Define credit like a system designer—this is literally what my red pen review is for—not like a judge.

  • Tier A: the planned session.
  • Tier B: a pre-approved continuity session for the day your calendar detonates.
  • 0: no movement, plus a reason.

Public health guidelines support accumulation logic: weekly totals matter, and shorter bouts still count toward weekly activity (WHO, 2020; U.S. HHS, 2018). The goal is bounded flexibility: clear target, constrained substitutions, no improvising the rules while tired.

Pre‑Approved Tier B Menus (Bandwidth Engineering)

Tier B is about bandwidth engineering, not character. Pick options that are specific, short, and low setup, then pre-approve them while calm.

  • 8–12 minutes: one bodyweight circuit (squats + push-ups + rows/band pulls + plank), stop on time.
  • 10–20 minutes: brisk walk loop (out-and-back, no “route planning”), optionally on a call.
  • 6–10 minutes: stairs protocol (timer, steady pace, done).
  • 5–8 minutes: two “movement snack” blocks across the day.

Small doses won’t replace full training forever, but they preserve the continuity thread when life is loud.

One‑Line Logging + Weekly Roll‑Up

Your log should read like a compliance report, not a diary:

“Mon A / Tue B / Wed 0 (late meeting) / Thu A.”

Mine is a four-line note in bright pink pen; Friday morning I do a 5-minute honesty audit and circle every “0” in red.

Then roll it up as credits/week using a scoring rule you choose once:

  • Option 1: A = 1, B = 0.5 (Tier B is real but not equal).
  • Option 2: A = 1, B = 1 (continuity-first, prevents the miss-to-miss cascade).

Specificity reduces renegotiation (Locke & Latham, 2002). Self-monitoring works best when it creates usable feedback—usable meaning it tells you what to do tomorrow, not what to feel about yesterday.

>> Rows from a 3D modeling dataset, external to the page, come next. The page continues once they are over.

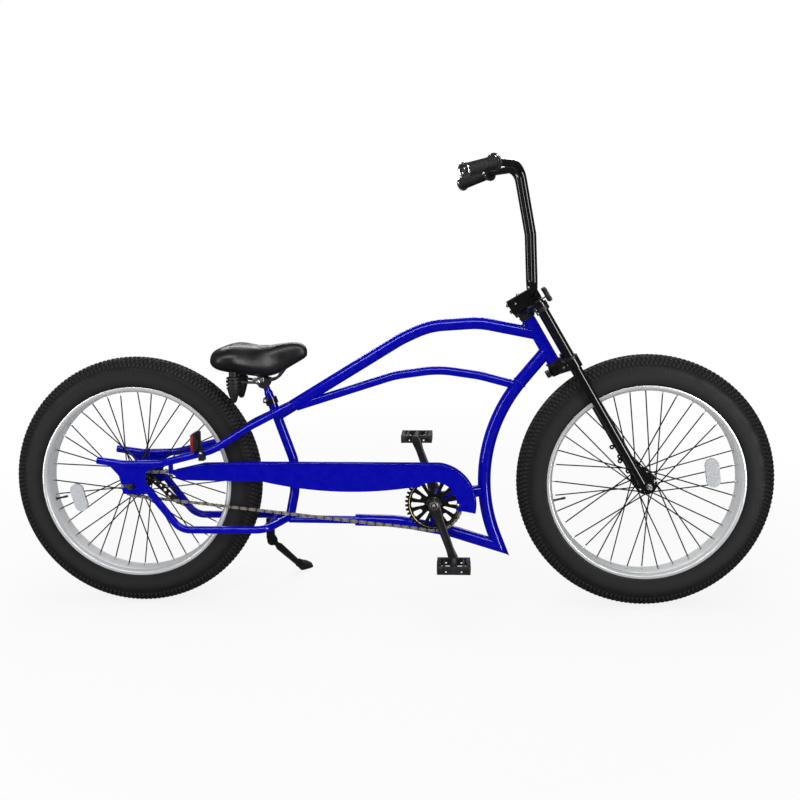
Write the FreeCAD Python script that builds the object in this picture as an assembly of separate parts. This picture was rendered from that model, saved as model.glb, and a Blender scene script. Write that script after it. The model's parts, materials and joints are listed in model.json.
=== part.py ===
import FreeCAD
import Part
import math
import os

# A chopper bicycle, parked on its side stand. Everything is drawn upright in millimetres:
# origin on the rear axle, X forward, Y to the rider's left, Z up. At the end the whole bicycle
# leans to its left until the stand's foot and both tyres share one floor.

# Driving dimensions
WHEELBASE = 1500.0
LEAN = 8.6                       # degrees to the left, onto the stand
RUN_GAP = 0.05                   # running clearance of a shaft in its bore, on the radius

RIM_OUTER_R = 285.0
RIM_SIDE_H = 8.0                 # height of the rim's straight side
RIM_H = 15.0                     # height of the whole rim
RIM_SHOULDER_R = RIM_OUTER_R - RIM_SIDE_H
RIM_INNER_R = RIM_OUTER_R - RIM_H
RIM_HALF_W = 42.0
RIM_FLOOR_HALF_W = 30.0
BEAD_HALF_W = RIM_HALF_W - 1.0
TYRE_DEPTH = 87.5                # from the rim's edge to the tread of a 26 x 4.0 tyre
TYRE_R = RIM_OUTER_R + TYRE_DEPTH
TYRE_SECTION_R = 49.5            # radius of the tyre's round section
TYRE_BAND = 25.0                 # degrees of the section that one flat band covers
TYRE_BANDS = 9
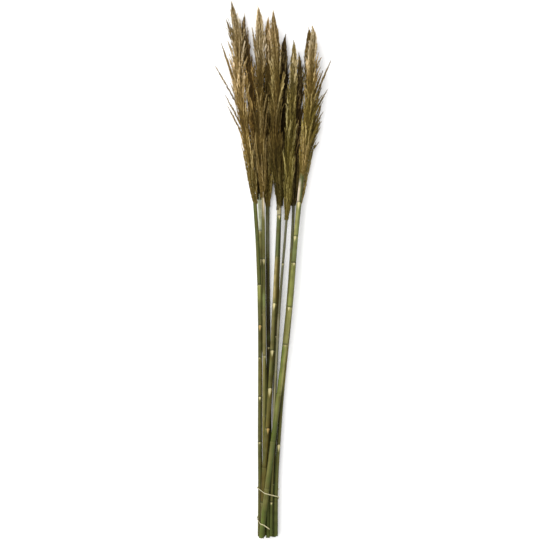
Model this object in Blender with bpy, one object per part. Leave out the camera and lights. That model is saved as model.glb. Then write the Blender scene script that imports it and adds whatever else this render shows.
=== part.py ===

Guardrails So “Flexible” Doesn’t Mean “Fiction”

Add one constraint so Tier B stays a contingency:

  • Cap B usage: e.g., no more than 2 Tier B sessions per week without a quick weekly review (or max 40% of weekly credits from B).

Then add a trigger so Tier B happens automatically. Implementation intentions work best when the rule is concrete and context-tied (Gollwitzer, 1999; Gollwitzer & Sheeran, 2006):

If I miss my planned session, then I start a Tier B session within 10 minutes of closing my laptop for the day—before I open Netflix, doomscroll, or answer “one last email.”

Continuity Beats the Monday Reset

For desk workers, continuity is risk management, not a virtue signal. The “restart Monday” impulse is seductive (the Fresh Start Effect is measurable), but it can justify a full-week write-off (Dai, Milkman & Riis, 2014). Credits interrupt the ceremony: you don’t need a new identity every seven days. You need the next logged rep.

If you sit 8+ hours most days, the enemy isn’t a suboptimal program. It’s weeks where movement gets squeezed out entirely. Guidelines explicitly support accumulating activity in smaller bouts across the week (WHO, 2020; U.S. HHS, 2018).

Tonight, make one shift: switch your tracker from pass/fail to A/B/0 so disrupted days don’t get auto-scored as failure. (If you want it extra robust: pick a simple B-cap and decide whether B counts as 0.5 or 1—once, not midweek.)

You don’t need a harder plan. You need a metric that doesn’t panic when your calendar does.

What would change fastest for you: the plan, or the counting rule? Why?